■ Task description ■
Everything in the listing should be restated word for word.

─── Recorded information

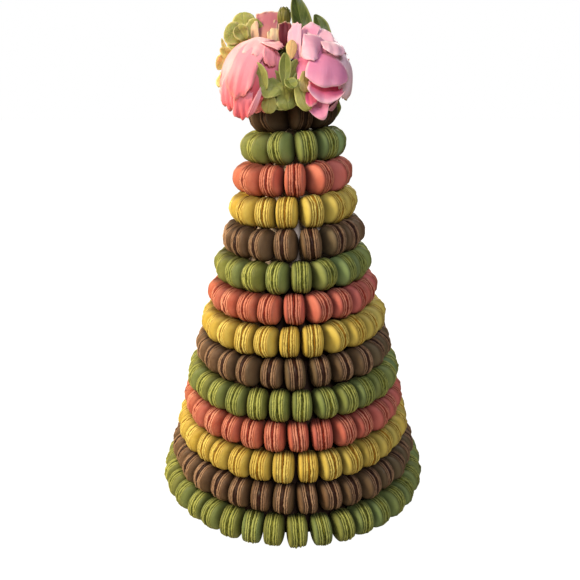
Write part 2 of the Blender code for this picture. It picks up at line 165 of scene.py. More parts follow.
class SharedEffects:
    """Shader node groups that several finishes use. Each is built once."""

    def __init__(self) -> None:
        """Build the groups."""
        self.crumb = self._crumb()
        self.veins = self._veins()
        self.leaf_veins = self._leaf_veins()

    @staticmethod
    def _group(
        name: str, takes: dict, gives: dict
    ) -> tuple[bpy.types.NodeTree, NodeTree, bpy.types.Node]:
        """Start a group.

        Args:
            name: the group's name.
            takes: each input's name and its starting value, or None for a vector.
            gives: each output's name and its socket type.

        Returns:
            The group, its wrapper and its input node.
        """
        group = bpy.data.node_groups.new(name, "ShaderNodeTree")
        for title, value in takes.items():
            kind = "NodeSocketVector" if value is None else "NodeSocketFloat"
            socket = group.interface.new_socket(title, in_out="INPUT", socket_type=kind)
            if value is not None:
                socket.default_value = value
        for title, kind in gives.items():
            group.interface.new_socket(title, in_out="OUTPUT", socket_type=kind)
        tree = NodeTree(group)
        return group, tree, tree.add("NodeGroupInput")

    def _crumb(self) -> bpy.types.NodeTree:
        """Build the group for the fine almond crumb: mottling, specks and relief.

        Returns:
            The group.
        """
        group, tree, given = self._group(
            "almond_crumb",
            {"Where": None, "Speck Size": 900.0, "Mottle Size": 60.0, "Coarse": 0.3},
            {"Mottle": "NodeSocketFloat", "Specks": "NodeSocketFloat", "Height": "NodeSocketFloat"},
        )
        where = given.outputs["Where"]
        broad = tree.noise(where, given.outputs["Mottle Size"], 3.0)
        fine = tree.noise(where, given.outputs["Speck Size"], 2.0)
        pits = tree.add("ShaderNodeTexVoronoi", {"Vector": where, "Scale": given.outputs["Speck Size"]})
        specks = tree.ramp(pits.outputs["Distance"], 0.32, 0.08)
        sparse = tree.ramp(tree.noise(where, 410.0, 1.0), 0.52, 0.62)
        specks = tree.maths("MULTIPLY", specks, sparse)
        relief = tree.maths("MULTIPLY_ADD", broad, given.outputs["Coarse"], fine)
        relief = tree.maths("MULTIPLY_ADD", specks, -0.4, relief)
        tree.add(
            "NodeGroupOutput",
            {"Mottle": tree.ramp(broad, 0.3, 0.7), "Specks": specks, "Height": relief},
        )
        return group

    def _veins(self) -> bpy.types.NodeTree:
        """Build the group for a petal's fine lengthwise veins, and its soft blotches.

        Returns:
            The group.
        """
        group, tree, given = self._group(
            "petal_veins",
            {"Along": 0.0, "Across": 0.0, "Own": 0.0, "Count": 24.0},
            {"Veins": "NodeSocketFloat", "Blotch": "NodeSocketFloat", "Height": "NodeSocketFloat"},
        )
        across = tree.maths("MULTIPLY", given.outputs["Across"], given.outputs["Count"])
        along = tree.maths("MULTIPLY", given.outputs["Along"], 2.2)
        apart = tree.maths("MULTIPLY", given.outputs["Own"], 37.0)
        streak_at = tree.add("ShaderNodeCombineXYZ", {0: across, 1: along, 2: apart})
        streaks = tree.noise(streak_at.outputs[0], 1.0, 2.0, 0.6)
        blotch_at = tree.add("ShaderNodeCombineXYZ", {0: given.outputs["Across"], 1: along, 2: apart})
        blotch = tree.noise(blotch_at.outputs[0], 1.3, 2.0)
        tree.add(
            "NodeGroupOutput",
            {
                "Veins": tree.ramp(streaks, 0.35, 0.68),
                "Blotch": tree.ramp(blotch, 0.35, 0.65),
                "Height": streaks,
            },
        )
        return group

    def _leaf_veins(self) -> bpy.types.NodeTree:
        """Build the group for a leaf's midrib and side veins.

        Returns:
            The group.
        """
        group, tree, given = self._group(
            "leaf_veins",
            {"Along": 0.0, "Across": 0.0, "Pairs": 7.0},
            {"Veins": "NodeSocketFloat", "Height": "NodeSocketFloat"},
        )
        side = tree.maths("ABSOLUTE", given.outputs["Across"])
        midrib = tree.ramp(side, 0.09, 0.015)
        slanted = tree.maths("MULTIPLY_ADD", side, -0.30, given.outputs["Along"])
        turns = tree.maths("MULTIPLY", slanted, given.outputs["Pairs"])
        sawtooth = tree.maths("PINGPONG", turns, 0.5)
        ribs = tree.ramp(sawtooth, 0.09, 0.0)
        veins = tree.maths("MAXIMUM", midrib, tree.maths("MULTIPLY", ribs, 0.6))
        tree.add("NodeGroupOutput", {"Veins": veins, "Height": tree.maths("MULTIPLY", veins, -1.0)})
        return group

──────

■ Expected answer ■
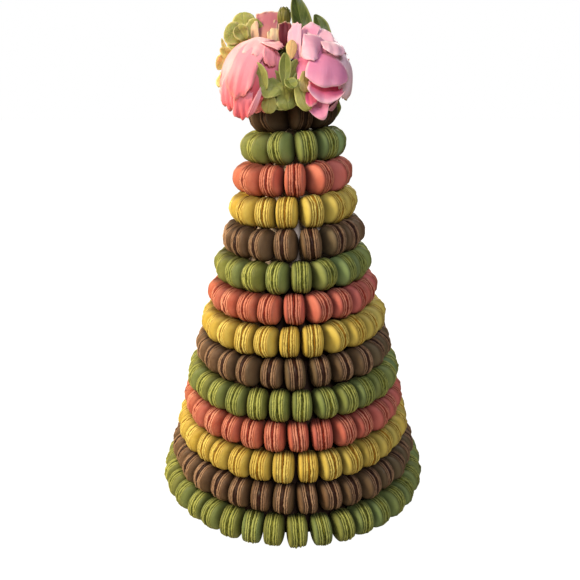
Write part 2 of the Blender code for this picture. It picks up at line 165 of scene.py. More parts follow.
class SharedEffects:
    """Shader node groups that several finishes use. Each is built once."""

    def __init__(self) -> None:
        """Build the groups."""
        self.crumb = self._crumb()
        self.veins = self._veins()
        self.leaf_veins = self._leaf_veins()

    @staticmethod
    def _group(
        name: str, takes: dict, gives: dict
    ) -> tuple[bpy.types.NodeTree, NodeTree, bpy.types.Node]:
        """Start a group.

        Args:
            name: the group's name.
            takes: each input's name and its starting value, or None for a vector.
            gives: each output's name and its socket type.

        Returns:
            The group, its wrapper and its input node.
        """
        group = bpy.data.node_groups.new(name, "ShaderNodeTree")
        for title, value in takes.items():
            kind = "NodeSocketVector" if value is None else "NodeSocketFloat"
            socket = group.interface.new_socket(title, in_out="INPUT", socket_type=kind)
            if value is not None:
                socket.default_value = value
        for title, kind in gives.items():
            group.interface.new_socket(title, in_out="OUTPUT", socket_type=kind)
        tree = NodeTree(group)
        return group, tree, tree.add("NodeGroupInput")

    def _crumb(self) -> bpy.types.NodeTree:
        """Build the group for the fine almond crumb: mottling, specks and relief.

        Returns:
            The group.
        """
        group, tree, given = self._group(
            "almond_crumb",
            {"Where": None, "Speck Size": 900.0, "Mottle Size": 60.0, "Coarse": 0.3},
            {"Mottle": "NodeSocketFloat", "Specks": "NodeSocketFloat", "Height": "NodeSocketFloat"},
        )
        where = given.outputs["Where"]
        broad = tree.noise(where, given.outputs["Mottle Size"], 3.0)
        fine = tree.noise(where, given.outputs["Speck Size"], 2.0)
        pits = tree.add("ShaderNodeTexVoronoi", {"Vector": where, "Scale": given.outputs["Speck Size"]})
        specks = tree.ramp(pits.outputs["Distance"], 0.32, 0.08)
        sparse = tree.ramp(tree.noise(where, 410.0, 1.0), 0.52, 0.62)
        specks = tree.maths("MULTIPLY", specks, sparse)
        relief = tree.maths("MULTIPLY_ADD", broad, given.outputs["Coarse"], fine)
        relief = tree.maths("MULTIPLY_ADD", specks, -0.4, relief)
        tree.add(
            "NodeGroupOutput",
            {"Mottle": tree.ramp(broad, 0.3, 0.7), "Specks": specks, "Height": relief},
        )
        return group

    def _veins(self) -> bpy.types.NodeTree:
        """Build the group for a petal's fine lengthwise veins, and its soft blotches.

        Returns:
            The group.
        """
        group, tree, given = self._group(
            "petal_veins",
            {"Along": 0.0, "Across": 0.0, "Own": 0.0, "Count": 24.0},
            {"Veins": "NodeSocketFloat", "Blotch": "NodeSocketFloat", "Height": "NodeSocketFloat"},
        )
        across = tree.maths("MULTIPLY", given.outputs["Across"], given.outputs["Count"])
        along = tree.maths("MULTIPLY", given.outputs["Along"], 2.2)
        apart = tree.maths("MULTIPLY", given.outputs["Own"], 37.0)
        streak_at = tree.add("ShaderNodeCombineXYZ", {0: across, 1: along, 2: apart})
        streaks = tree.noise(streak_at.outputs[0], 1.0, 2.0, 0.6)
        blotch_at = tree.add("ShaderNodeCombineXYZ", {0: given.outputs["Across"], 1: along, 2: apart})
        blotch = tree.noise(blotch_at.outputs[0], 1.3, 2.0)
        tree.add(
            "NodeGroupOutput",
            {
                "Veins": tree.ramp(streaks, 0.35, 0.68),
                "Blotch": tree.ramp(blotch, 0.35, 0.65),
                "Height": streaks,
            },
        )
        return group

    def _leaf_veins(self) -> bpy.types.NodeTree:
        """Build the group for a leaf's midrib and side veins.

        Returns:
            The group.
        """
        group, tree, given = self._group(
            "leaf_veins",
            {"Along": 0.0, "Across": 0.0, "Pairs": 7.0},
            {"Veins": "NodeSocketFloat", "Height": "NodeSocketFloat"},
        )
        side = tree.maths("ABSOLUTE", given.outputs["Across"])
        midrib = tree.ramp(side, 0.09, 0.015)
        slanted = tree.maths("MULTIPLY_ADD", side, -0.30, given.outputs["Along"])
        turns = tree.maths("MULTIPLY", slanted, given.outputs["Pairs"])
        sawtooth = tree.maths("PINGPONG", turns, 0.5)
        ribs = tree.ramp(sawtooth, 0.09, 0.0)
        veins = tree.maths("MAXIMUM", midrib, tree.maths("MULTIPLY", ribs, 0.6))
        tree.add("NodeGroupOutput", {"Veins": veins, "Height": tree.maths("MULTIPLY", veins, -1.0)})
        return group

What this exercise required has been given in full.